Task directions ▸ All of the entries need to be written out again, exactly as they are.
Start of Records for this exercise
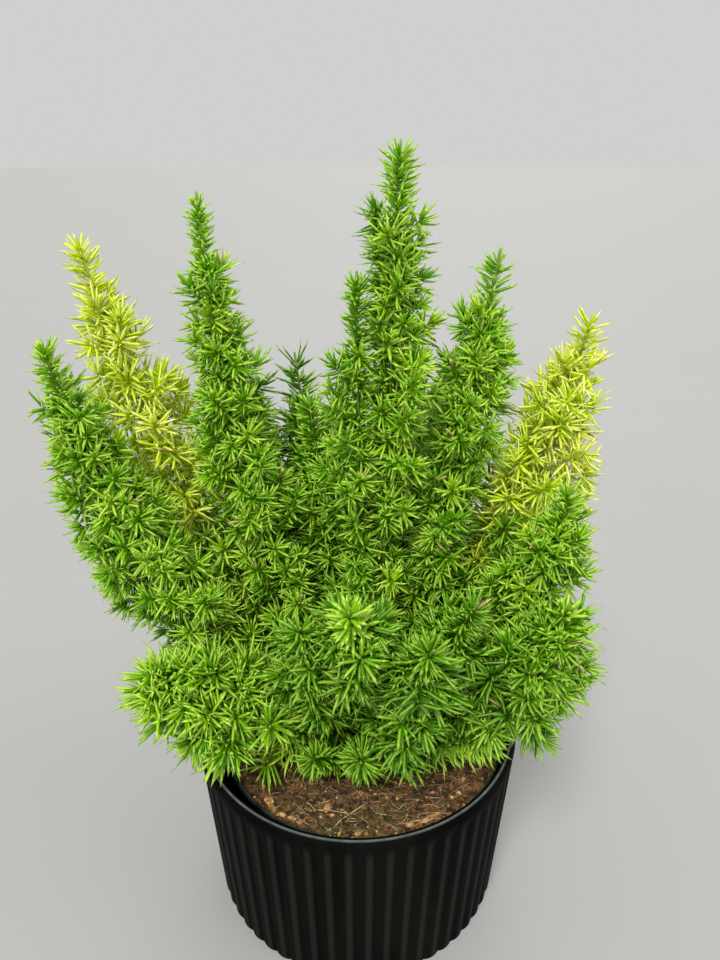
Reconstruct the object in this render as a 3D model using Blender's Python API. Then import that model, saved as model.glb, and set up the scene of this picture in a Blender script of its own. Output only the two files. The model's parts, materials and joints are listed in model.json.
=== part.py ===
"""Potted foxtail asparagus fern.

A clump of upright, bottle-brush fronds rises from one crown of rootstock. It stands in
potting mix, in a thin nursery pot that is dropped into a fluted outer planter. Each frond
is a thin tapering stem and, round it, one closed mass that has the outline of its foliage.
Units are metres, +Z is up and -Y is the front. The origin is the centre of the planter's
flat underside.
"""
import math

import bmesh
import bpy
import numpy as np

MM = 0.001
FIT = 0.0003

# Planter: a tapering fluted wall under a rounded shoulder and a thin flat rim.
PLANTER_HEIGHT = 0.106
PLANTER_FOOT_RADIUS = 0.0835
PLANTER_SHOULDER_RADIUS = 0.0895
PLANTER_RIM_RADIUS = 0.0866
PLANTER_MOUTH_RADIUS = 0.0848
PLANTER_FLOOR = 0.0025
PLANTER_WALL = 0.0030
SHOULDER_DROP = 0.0045
FLUTE_COUNT = 56
FLUTE_DEPTH = 0.0011
FLUTE_TOP_DROP = 0.0065

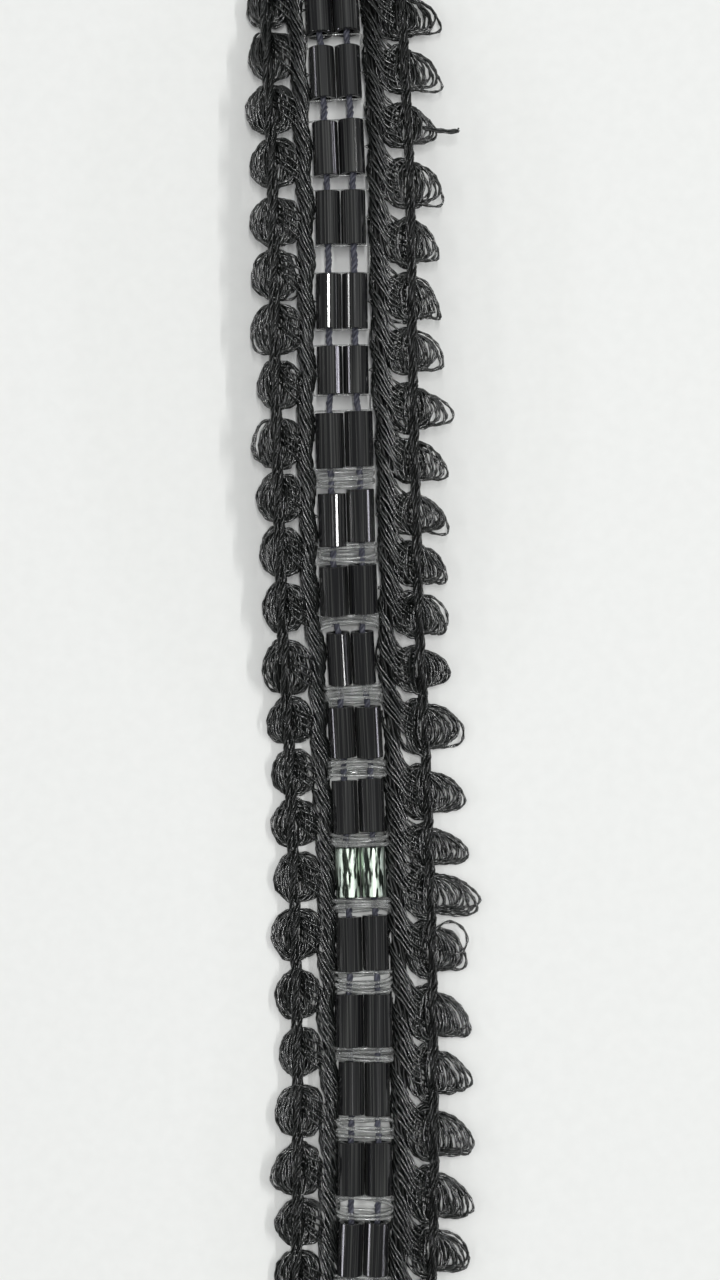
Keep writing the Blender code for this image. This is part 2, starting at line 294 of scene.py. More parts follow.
def model_bead():
    """One tube, upright on its middle: its wall, two cut ends and its bore."""
    length = BEAD_LENGTH * MM
    bpy.ops.mesh.primitive_circle_add(
        vertices=BEAD_SIDES, radius=BEAD_RADIUS * MM, location=(0.0, 0.0, -length / 2)
    )
    item = bpy.context.object
    bpy.ops.object.transform_apply(location=True)
    bpy.ops.object.mode_set(mode="EDIT")
    bpy.ops.mesh.select_all(action="SELECT")
    narrow = BORE_RADIUS / BEAD_RADIUS
    pull(length)
    pull(0.0, narrow)
    pull(-length)
    pull(0.0, 1 / narrow)
    bpy.ops.mesh.select_all(action="SELECT")
    bpy.ops.mesh.remove_doubles(threshold=0.00001)
    bpy.ops.mesh.normals_make_consistent(inside=False)
    bpy.ops.mesh.select_mode(type="EDGE")
    bpy.ops.mesh.select_all(action="DESELECT")
    bpy.ops.object.mode_set(mode="OBJECT")
    for edge in item.data.edges:
        ends = [item.data.vertices[v].co for v in edge.vertices]
        flat = abs(ends[0].z - ends[1].z) < 0.1 * length
        ring = abs(ends[0].xy.length - ends[1].xy.length) < 0.1 * BEAD_RADIUS * MM
        edge.select = flat and ring
    bpy.ops.object.mode_set(mode="EDIT")
    bpy.ops.mesh.bevel(offset=RIM * MM, segments=2, affect="EDGES")
    bpy.ops.object.mode_set(mode="OBJECT")
    flutes = [dice.uniform(-FLUTE_DEPTH, FLUTE_DEPTH) for _ in range(BEAD_SIDES)]
    for vertex in item.data.vertices:
        number = round(math.atan2(vertex.co.y, vertex.co.x) / math.tau * BEAD_SIDES) % BEAD_SIDES
        vertex.co.xy *= 1 + flutes[number]
    bpy.ops.object.shade_flat()
    upright = item.data.attributes.new("upright_place", "FLOAT_VECTOR", "POINT")
    places = [value for vertex in item.data.vertices for value in vertex.co]
    upright.data.foreach_set("vector", places)
    return item


def flute_angles(item):
    """The way that each flat flute of an upright bead faces, as an angle about its axis."""
    angles = []
    for face in item.data.polygons:
        outside = Vector(face.center).xy.length > 0.9 * BEAD_RADIUS * MM
        if outside and abs(face.normal.z) < 0.1:
            angles.append(math.atan2(face.normal.y, face.normal.x))
    return np.array(angles)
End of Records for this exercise
Task response ▸
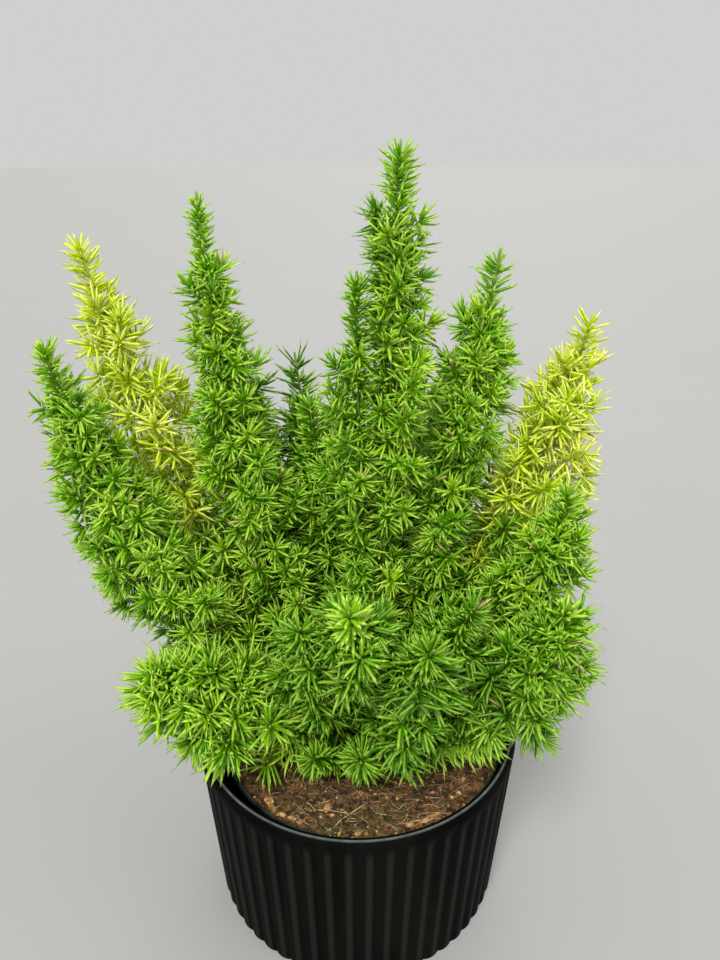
Reconstruct the object in this render as a 3D model using Blender's Python API. Then import that model, saved as model.glb, and set up the scene of this picture in a Blender script of its own. Output only the two files. The model's parts, materials and joints are listed in model.json.
=== part.py ===
"""Potted foxtail asparagus fern.

A clump of upright, bottle-brush fronds rises from one crown of rootstock. It stands in
potting mix, in a thin nursery pot that is dropped into a fluted outer planter. Each frond
is a thin tapering stem and, round it, one closed mass that has the outline of its foliage.
Units are metres, +Z is up and -Y is the front. The origin is the centre of the planter's
flat underside.
"""
import math

import bmesh
import bpy
import numpy as np

MM = 0.001
FIT = 0.0003

# Planter: a tapering fluted wall under a rounded shoulder and a thin flat rim.
PLANTER_HEIGHT = 0.106
PLANTER_FOOT_RADIUS = 0.0835
PLANTER_SHOULDER_RADIUS = 0.0895
PLANTER_RIM_RADIUS = 0.0866
PLANTER_MOUTH_RADIUS = 0.0848
PLANTER_FLOOR = 0.0025
PLANTER_WALL = 0.0030
SHOULDER_DROP = 0.0045
FLUTE_COUNT = 56
FLUTE_DEPTH = 0.0011
FLUTE_TOP_DROP = 0.0065

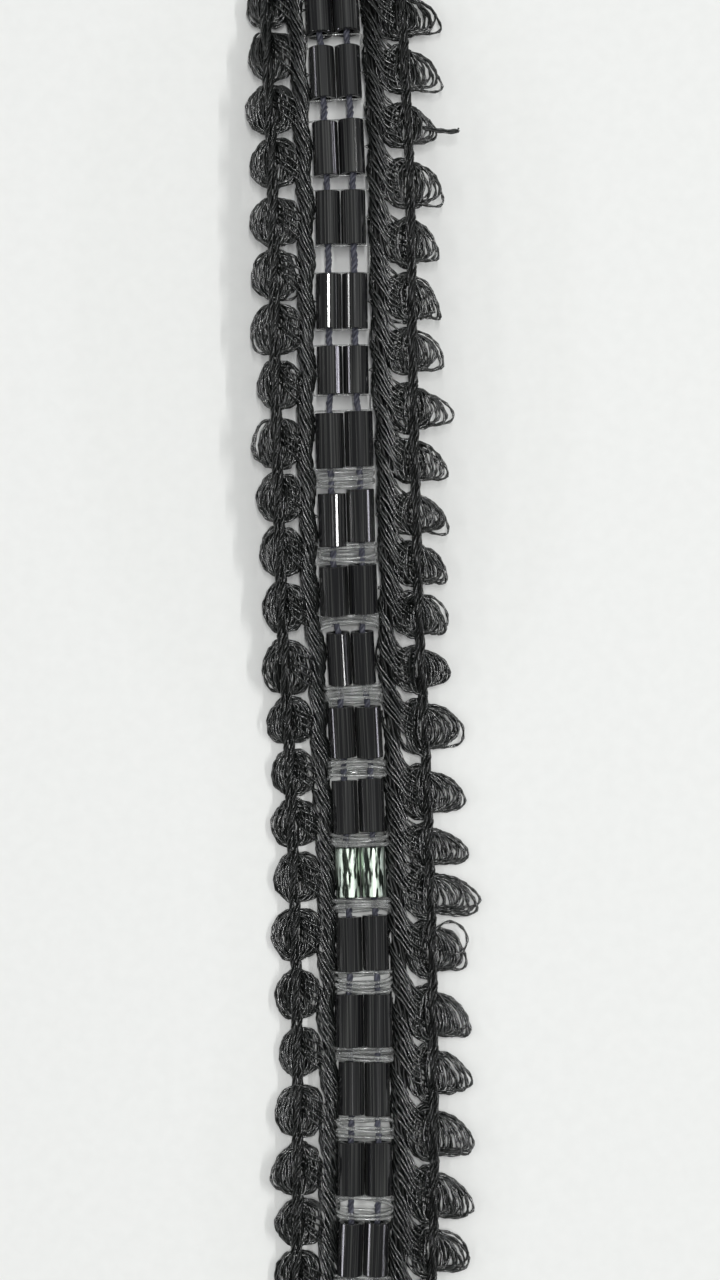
Keep writing the Blender code for this image. This is part 2, starting at line 294 of scene.py. More parts follow.
def model_bead():
    """One tube, upright on its middle: its wall, two cut ends and its bore."""
    length = BEAD_LENGTH * MM
    bpy.ops.mesh.primitive_circle_add(
        vertices=BEAD_SIDES, radius=BEAD_RADIUS * MM, location=(0.0, 0.0, -length / 2)
    )
    item = bpy.context.object
    bpy.ops.object.transform_apply(location=True)
    bpy.ops.object.mode_set(mode="EDIT")
    bpy.ops.mesh.select_all(action="SELECT")
    narrow = BORE_RADIUS / BEAD_RADIUS
    pull(length)
    pull(0.0, narrow)
    pull(-length)
    pull(0.0, 1 / narrow)
    bpy.ops.mesh.select_all(action="SELECT")
    bpy.ops.mesh.remove_doubles(threshold=0.00001)
    bpy.ops.mesh.normals_make_consistent(inside=False)
    bpy.ops.mesh.select_mode(type="EDGE")
    bpy.ops.mesh.select_all(action="DESELECT")
    bpy.ops.object.mode_set(mode="OBJECT")
    for edge in item.data.edges:
        ends = [item.data.vertices[v].co for v in edge.vertices]
        flat = abs(ends[0].z - ends[1].z) < 0.1 * length
        ring = abs(ends[0].xy.length - ends[1].xy.length) < 0.1 * BEAD_RADIUS * MM
        edge.select = flat and ring
    bpy.ops.object.mode_set(mode="EDIT")
    bpy.ops.mesh.bevel(offset=RIM * MM, segments=2, affect="EDGES")
    bpy.ops.object.mode_set(mode="OBJECT")
    flutes = [dice.uniform(-FLUTE_DEPTH, FLUTE_DEPTH) for _ in range(BEAD_SIDES)]
    for vertex in item.data.vertices:
        number = round(math.atan2(vertex.co.y, vertex.co.x) / math.tau * BEAD_SIDES) % BEAD_SIDES
        vertex.co.xy *= 1 + flutes[number]
    bpy.ops.object.shade_flat()
    upright = item.data.attributes.new("upright_place", "FLOAT_VECTOR", "POINT")
    places = [value for vertex in item.data.vertices for value in vertex.co]
    upright.data.foreach_set("vector", places)
    return item


def flute_angles(item):
    """The way that each flat flute of an upright bead faces, as an angle about its axis."""
    angles = []
    for face in item.data.polygons:
        outside = Vector(face.center).xy.length > 0.9 * BEAD_RADIUS * MM
        if outside and abs(face.normal.z) < 0.1:
            angles.append(math.atan2(face.normal.y, face.normal.x))
    return np.array(angles)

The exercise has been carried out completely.